Report: New Civic Housebuilding
By: Pete Jefferys and Toby Lloyd Published: March 2017
Rediscovering our tradition of building beautiful and affordable homes.
- New Civic Housebuilding Report (PDF 5.9 MB)
In England we are not building enough homes – and haven’t for a generation. It’s at the heart of every housing problem we see: from homelessness to declining home ownership. For politicians it can often feel as though they are pulling on every lever available to them but housebuilding still fails to rise back to historic levels, and communities react negatively to proposals for new building.
This report argues that this problem exists because we have become reliant on one model of housebuilding: speculative housebuilding. Unfortunately, this way of building homes cannot deliver the number of homes our country needs on its own. It also fails to deliver the types of homes that most people can afford, or want to see built in their area. New housing supply remains unpopular in England, more so than in any other G8 country, despite housing also being the public’s top infrastructure priority.

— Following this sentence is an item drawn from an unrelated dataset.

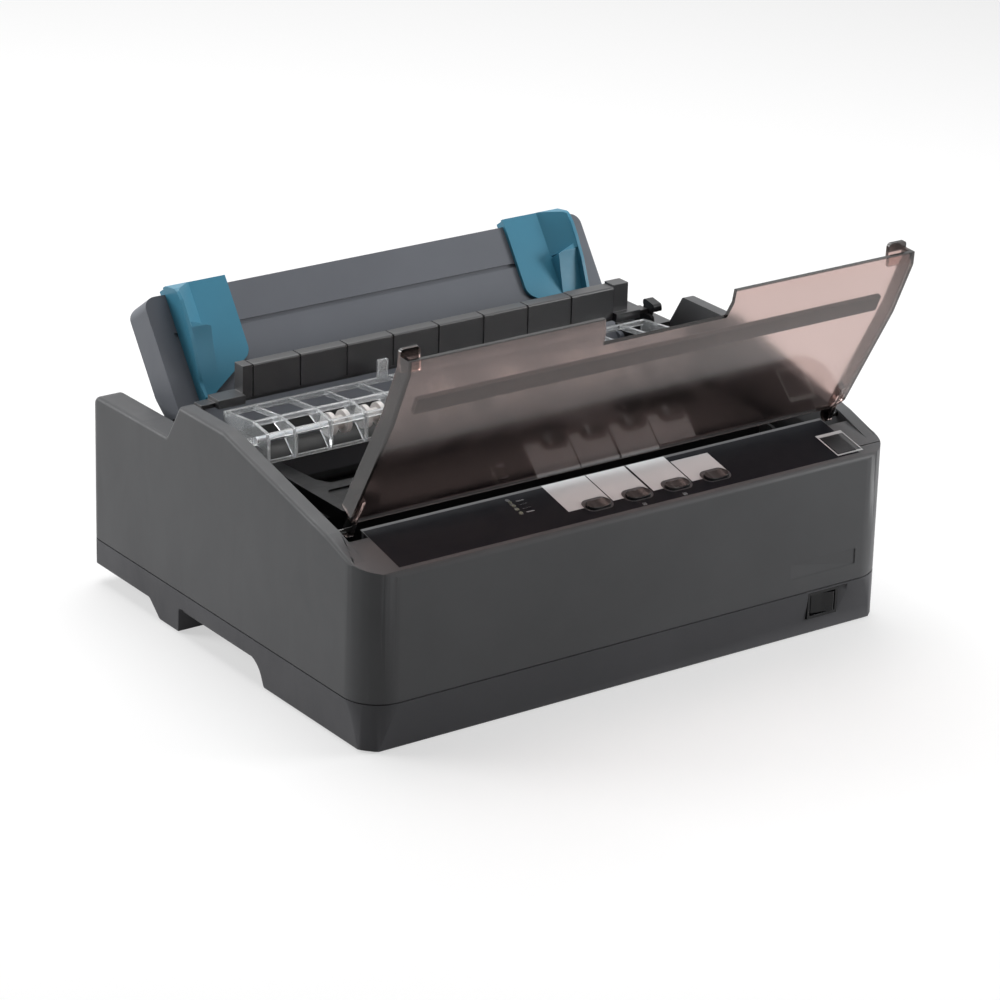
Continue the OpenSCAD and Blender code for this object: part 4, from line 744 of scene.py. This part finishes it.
PANEL_FILM = plastic("control panel film", (0.0035, 0.0042, 0.0065), clean=0.45, handled=0.55,
    specular=0.06)
LABEL_PAPER = plastic("label film", (0.52, 0.53, 0.54), clean=0.35, handled=0.5, scale=900.0,
    lift=1.06)
BADGE_GREY = plastic("bare badge", (0.06, 0.062, 0.066), clean=0.3, handled=0.42)
PRINT_GREY = plastic("panel print", (0.42, 0.44, 0.45), clean=0.35, handled=0.5, scale=900.0,
    lift=1.06)

thin_piece(panel_film(), PANEL_FILM)
for number, (button, label) in enumerate(zip(BUTTONS, LABELS), 1):
    thin_piece(control_label(number, button, *label), LABEL_PAPER)

# Bare badge with a fine outline at the deck's right end
thin_piece(frame_plate("badge_outline", *BADGE, BADGE_LINE, BADGE_CORNER), PRINT_GREY)
thin_piece(deck_plate("badge_face", *BADGE_FACE, FACE_CORNER, MARK_T), BADGE_GREY)

# Two small marks in front of the gaps between the first three buttons
for number, x in enumerate(MARKS_X, 1):
    mark = deck_plate("deck_mark_%d" % number, x - MARK_HALF, x + MARK_HALF, MARK_FRONT, MARK_REAR,
        MARK_CORNER, MARK_T)
    thin_piece(mark, PRINT_GREY)

# Dashes beside the status lights
for number in range(LIGHTS):
    y = DASH_REAR - DASH_STEP * number
    dash = deck_plate("light_mark_%d" % (number + 1), DASH_LEFT, DASH_RIGHT, y - DASH_HALF,
        y + DASH_HALF, DASH_CORNER, MARK_T)
    thin_piece(dash, PRINT_GREY)


# ---------------------------------------------------------------- stage, light, camera, in metres

WORLD_LEVEL = 0.12
FLOOR_GREY = (0.42, 0.42, 0.42)
FLOOR_GLOW = 0.55
FLOOR_SIZE = 12.0
CAMERA_PLACE = (-1.2570, -1.7359, 0.9293)
CAMERA_AZIMUTH, CAMERA_HEIGHT, CAMERA_ROLL = -35.99, 22.09, 1.61  # degrees
LENS, SENSOR = 150.57, 36.0
SHIFT_X, SHIFT_Y = 0.0049, -0.001
LAMPS = [  # name, place, what it faces, size, power in watts
    ("top_light", (0.1, 0.5, 1.7), (0, 0, 0.1), 1.4, 30),
    ("left_light", (-1.35, 1.25, 0.75), (-0.17, 0, 0.08), 0.9, 24),
    ("right_light", (0.95, -0.6, 0.4), (0.18, -0.12, 0.07), 0.45, 9)]


def make_camera():
    """A long lens from the front left, a little above the printer."""
    a, e, r = (math.radians(v) for v in (CAMERA_AZIMUTH, CAMERA_HEIGHT, CAMERA_ROLL))
    back = Vector((math.sin(a) * math.cos(e), -math.cos(a) * math.cos(e), math.sin(e)))
    right = Vector((math.cos(a), math.sin(a), 0))
    up = back.cross(right)
    turned = right * math.cos(r) + up * math.sin(r), up * math.cos(r) - right * math.sin(r), back
    data = bpy.data.cameras.new("camera")
    data.lens, data.sensor_width, data.clip_end = LENS, SENSOR, 50
    data.shift_x, data.shift_y = SHIFT_X, SHIFT_Y
    camera = bpy.data.objects.new("camera", data)
    bpy.context.scene.collection.objects.link(camera)
    axes = Matrix([list(v) for v in turned]).transposed().to_4x4()
    camera.matrix_world = Matrix.Translation(CAMERA_PLACE) @ axes
    bpy.context.scene.camera = camera


def seen_directly(tree):
    """1 on camera, glossy and transmission rays, and 0 on diffuse light."""
    path = add(tree, "ShaderNodeLightPath")
    kinds = ("Camera", "Glossy", "Transmission")
    return largest(tree, [path.outputs["Is %s Ray" % kind] for kind in kinds])


def make_world():
    """A world that shows white and lights the object at a plain level."""
    world = bpy.data.worlds.new("studio")
    bpy.context.scene.world = world
    world.use_nodes = True
    tree = world.node_tree
    shader = tree.nodes["Background"]
    strength = add(tree, "ShaderNodeMapRange", inputs={"To Min": WORLD_LEVEL, "To Max": 1.0})
    tree.links.new(seen_directly(tree), strength.inputs["Value"])
    tree.links.new(strength.outputs["Result"], shader.inputs["Strength"])
    shader.inputs["Color"].default_value = (1, 1, 1, 1)


def make_floor():
    """A pale floor that shows white and keeps a soft shadow."""
    deselect()
    bpy.ops.mesh.primitive_plane_add(size=FLOOR_SIZE, location=(0, 0, 0))
    floor = bpy.context.object
    floor.name = "floor"
    material, tree, shader = new_material("pale floor")
    shader.inputs["Base Color"].default_value = rgb(FLOOR_GREY)
    shader.inputs["Roughness"].default_value = 0.9
    shader.inputs["Specular IOR Level"].default_value = 0.0
    shader.inputs["Emission Color"].default_value = (1, 1, 1, 1)
    glow = add(tree, "ShaderNodeMath", operation="MULTIPLY", inputs={1: FLOOR_GLOW})
    tree.links.new(seen_directly(tree), glow.inputs[0])
    tree.links.new(glow.outputs[0], shader.inputs["Emission Strength"])
    floor.data.materials.append(material)


def area_light(name, place, aim, size, power):
    """A square lamp at a place, turned to what it faces."""
    data = bpy.data.lights.new(name, "AREA")
    data.shape, data.size, data.energy = "SQUARE", size, power
    lamp = bpy.data.objects.new(name, data)
    bpy.context.scene.collection.objects.link(lamp)
    lamp.location = place
    lamp.rotation_euler = (Vector(aim) - Vector(place)).to_track_quat("-Z", "Y").to_euler()


make_camera()
make_world()
make_floor()
for lamp in LAMPS:
    area_light(*lamp)
bpy.context.scene.view_settings.view_transform = "Standard"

Tinkering with speculative housebuilding, which has been the approach of successive governments for decades, will not deliver the homes we need. If we continue as we are, rather than trying something new, then things will continue to get worse – homeownership will decline, homelessness will rise and eventually there will be another cyclical crash. Deeper reform is required to transform housebuilding so that it consistently meets what England needs.

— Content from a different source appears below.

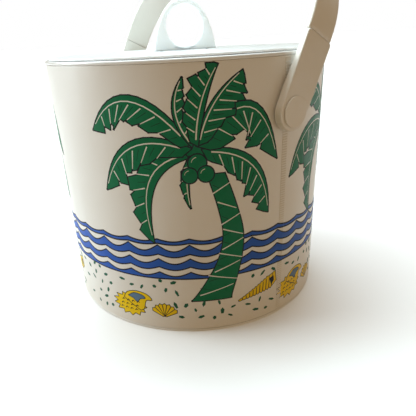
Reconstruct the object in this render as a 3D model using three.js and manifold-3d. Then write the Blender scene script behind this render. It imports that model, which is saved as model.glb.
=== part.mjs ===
// A lidded, insulated ice bucket with a swinging bail, in millimetres, +Z up.
// The origin is the centre of the underside; the bail turns about a line along X.
import * as THREE from 'three';
import { mergeVertices } from 'three/addons/utils/BufferGeometryUtils.js';
import Module from 'manifold-3d';

const wasm = await Module();
wasm.setup();

// ---------------------------------------------------------------- driving sizes
const bucketRadius = 102;      // outside of the printed wrap
const bucketHeight = 182;      // top of the rim bead
const clearance = 0.3;         // gap left between pieces that touch
const roundSteps = 56;         // flats round every large turned piece
const smallSteps = 24;         // flats round every small turned piece
const screwSteps = 16;         // flats round the knob's screws and their holes

// Wall, from the outside in
const wrapThick = 0.8;
const seamWidth = 4.6;         // welded strip running down the wrap under one pivot
const seamProud = 0.3;
const seamEnd = 0.5;           // the strip stops this far short of the wrap's edges
const shellThick = 2.5;
const foamMouthThick = 8.0;    // foam between shell and liner, at the mouth
const foamFootThick = 12.8;    // the same, at the liner's foot
const linerThick = 2;
const linerCorner = 8;         // rounding between the liner's wall and its floor

// Base
const basePlateThick = 1.8;
const baseEdge = 0.6;          // softened lower edge
const baseRingThick = 2.5;     // upstanding ring that plugs into the shell
const baseRingRise = 6.2;
const baseFoamThick = 9.6;

// Rim
const beadHeight = 2.3;        // glossy ring along the top edge
const beadProud = 0.3;         // how far the ring stands out past the wrap
const rimWidth = 8.3;          // the ring's width, from outside to inside
const flangeThick = 1.6;       // the liner's flange, which lies under the ring
const flangeInset = 0.4;       // the flange stops this far inside the shell

// Lid
const lidInset = 2;            // the lid's edge lies this far inside the wrap
const lidPlateThick = 1.4;
const lidEdge = 0.4;
const plugDepth = 12;          // how far the lid's underside reaches into the bucket
const plugGap = 1;             // space between the plug and the liner's mouth
const plugTaper = 0.8;
const plugThick = 1.5;
const plugFlangeThick = 1.8;

// Knob
const knobHoleRadius = 14.2;   // finger hole
const knobRing = 4.2;          // material above the finger hole
const knobWeb = 1.8;           // material between the finger hole and the lid
const knobHalfBase = 24.5;
const knobWaist = 3;           // the sides draw in this much on their way up
const knobThick = 6.5;
const knobEdge = 0.8;
const knobTurn = 71;           // degrees from X to the knob's broad direction
const knobScrewOffset = 18;    // each screw from the middle of the knob
const screwRadius = 1.3;
const screwHeadRadius = 3.2;
const screwHeadRise = 2.4;
const screwGrip = 9;           // how far each screw reaches into the knob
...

Ultimately, sticking with the status quo would just see housing choices get worse and worse. The main alternative options we face – such as planning deregulation or public subsidies – are unlikely to work, politically unfeasible or both.

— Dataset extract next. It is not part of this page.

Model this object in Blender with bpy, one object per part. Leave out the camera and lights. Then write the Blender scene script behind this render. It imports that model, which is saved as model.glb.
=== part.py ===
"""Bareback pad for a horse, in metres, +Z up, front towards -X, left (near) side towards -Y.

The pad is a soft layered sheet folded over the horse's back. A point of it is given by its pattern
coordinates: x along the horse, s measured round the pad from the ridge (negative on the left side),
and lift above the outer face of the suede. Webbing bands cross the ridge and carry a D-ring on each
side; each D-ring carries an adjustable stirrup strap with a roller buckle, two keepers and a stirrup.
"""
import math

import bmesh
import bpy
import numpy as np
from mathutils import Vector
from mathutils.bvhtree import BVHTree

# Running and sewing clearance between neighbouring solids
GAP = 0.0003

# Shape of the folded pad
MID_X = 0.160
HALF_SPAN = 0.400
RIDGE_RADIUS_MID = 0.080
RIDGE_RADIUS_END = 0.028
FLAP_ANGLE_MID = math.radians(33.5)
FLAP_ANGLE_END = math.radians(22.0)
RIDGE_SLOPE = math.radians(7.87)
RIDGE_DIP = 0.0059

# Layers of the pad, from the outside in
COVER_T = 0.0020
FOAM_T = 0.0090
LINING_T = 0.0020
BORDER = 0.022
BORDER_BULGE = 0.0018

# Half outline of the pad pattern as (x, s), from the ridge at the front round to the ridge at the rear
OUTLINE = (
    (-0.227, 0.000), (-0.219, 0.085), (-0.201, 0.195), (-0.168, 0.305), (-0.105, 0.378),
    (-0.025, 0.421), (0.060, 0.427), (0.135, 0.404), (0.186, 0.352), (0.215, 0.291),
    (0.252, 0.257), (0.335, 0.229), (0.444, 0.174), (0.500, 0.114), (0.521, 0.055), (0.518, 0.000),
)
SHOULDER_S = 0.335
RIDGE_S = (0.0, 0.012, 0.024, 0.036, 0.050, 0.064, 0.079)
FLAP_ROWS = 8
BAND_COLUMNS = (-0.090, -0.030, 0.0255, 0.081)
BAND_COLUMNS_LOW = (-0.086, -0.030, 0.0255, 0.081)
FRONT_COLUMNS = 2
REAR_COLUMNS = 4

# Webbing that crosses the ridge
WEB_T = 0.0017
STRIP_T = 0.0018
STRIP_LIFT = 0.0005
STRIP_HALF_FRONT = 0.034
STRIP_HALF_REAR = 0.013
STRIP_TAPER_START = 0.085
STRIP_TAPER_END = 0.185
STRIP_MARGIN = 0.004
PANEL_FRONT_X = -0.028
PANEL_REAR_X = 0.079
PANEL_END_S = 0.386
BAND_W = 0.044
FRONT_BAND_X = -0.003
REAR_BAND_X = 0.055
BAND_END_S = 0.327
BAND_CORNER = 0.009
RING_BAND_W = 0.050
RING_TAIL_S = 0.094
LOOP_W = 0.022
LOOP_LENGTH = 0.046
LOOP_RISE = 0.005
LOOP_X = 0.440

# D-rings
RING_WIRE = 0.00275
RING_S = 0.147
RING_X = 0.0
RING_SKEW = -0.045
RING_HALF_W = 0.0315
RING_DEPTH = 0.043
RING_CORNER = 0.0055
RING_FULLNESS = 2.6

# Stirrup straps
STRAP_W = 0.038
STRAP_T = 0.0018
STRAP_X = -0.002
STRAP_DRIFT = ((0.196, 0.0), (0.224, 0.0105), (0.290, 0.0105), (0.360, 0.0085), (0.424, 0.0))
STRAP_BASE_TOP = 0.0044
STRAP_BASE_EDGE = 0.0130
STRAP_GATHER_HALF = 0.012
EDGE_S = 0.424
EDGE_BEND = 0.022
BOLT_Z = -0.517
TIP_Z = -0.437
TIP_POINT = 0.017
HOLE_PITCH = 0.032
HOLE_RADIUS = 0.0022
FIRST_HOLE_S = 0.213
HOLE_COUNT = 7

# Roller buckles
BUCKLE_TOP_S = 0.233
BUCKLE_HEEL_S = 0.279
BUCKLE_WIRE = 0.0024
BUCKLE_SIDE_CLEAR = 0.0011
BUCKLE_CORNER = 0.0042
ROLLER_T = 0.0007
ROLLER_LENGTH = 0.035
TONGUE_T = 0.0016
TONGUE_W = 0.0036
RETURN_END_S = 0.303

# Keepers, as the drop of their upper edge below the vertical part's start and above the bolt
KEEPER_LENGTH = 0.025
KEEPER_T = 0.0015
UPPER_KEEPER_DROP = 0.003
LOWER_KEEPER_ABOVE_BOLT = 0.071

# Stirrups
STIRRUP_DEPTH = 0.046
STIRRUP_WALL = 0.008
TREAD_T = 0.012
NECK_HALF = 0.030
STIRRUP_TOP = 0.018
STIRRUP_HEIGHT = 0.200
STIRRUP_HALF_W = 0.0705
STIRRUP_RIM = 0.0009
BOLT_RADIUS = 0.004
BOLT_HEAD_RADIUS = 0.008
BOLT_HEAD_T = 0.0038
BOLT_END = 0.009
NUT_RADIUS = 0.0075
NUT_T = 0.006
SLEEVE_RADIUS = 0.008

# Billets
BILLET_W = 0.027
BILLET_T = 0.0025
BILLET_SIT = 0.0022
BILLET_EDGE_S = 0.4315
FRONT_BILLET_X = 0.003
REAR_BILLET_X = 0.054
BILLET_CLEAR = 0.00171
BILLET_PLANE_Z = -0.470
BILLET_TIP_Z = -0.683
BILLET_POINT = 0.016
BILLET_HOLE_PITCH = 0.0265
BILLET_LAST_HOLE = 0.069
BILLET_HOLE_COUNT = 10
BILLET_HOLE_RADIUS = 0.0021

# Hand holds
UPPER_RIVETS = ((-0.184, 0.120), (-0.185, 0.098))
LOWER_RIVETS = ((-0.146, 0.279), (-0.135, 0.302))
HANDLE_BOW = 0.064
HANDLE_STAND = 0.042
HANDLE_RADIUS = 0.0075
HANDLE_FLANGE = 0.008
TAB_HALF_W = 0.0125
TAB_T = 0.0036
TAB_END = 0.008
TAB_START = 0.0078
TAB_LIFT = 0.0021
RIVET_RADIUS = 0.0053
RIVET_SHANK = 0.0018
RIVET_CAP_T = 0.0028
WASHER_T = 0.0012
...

But we must not despair. We can build high quality, popular and locally affordable homes with a ‘Civic’ approach. We’ve done it before. From the ‘model’ villages for factory workers at Bourneville and New Lanark; to the red bricks of the Peabody and Guinness estates; to Victorian and Georgian terraces in most major cities; to the ‘Garden’ cities of Letchworth and Welwyn – we have shown that we can lead the world in the quality and affordability of the places that we build.
This report argues that it’s time to get back into the habit of Civic Housebuilding at a scale that our housing shortage now demands. Only that way can we ensure that everyone in England has a decent, stable and affordable place to call home.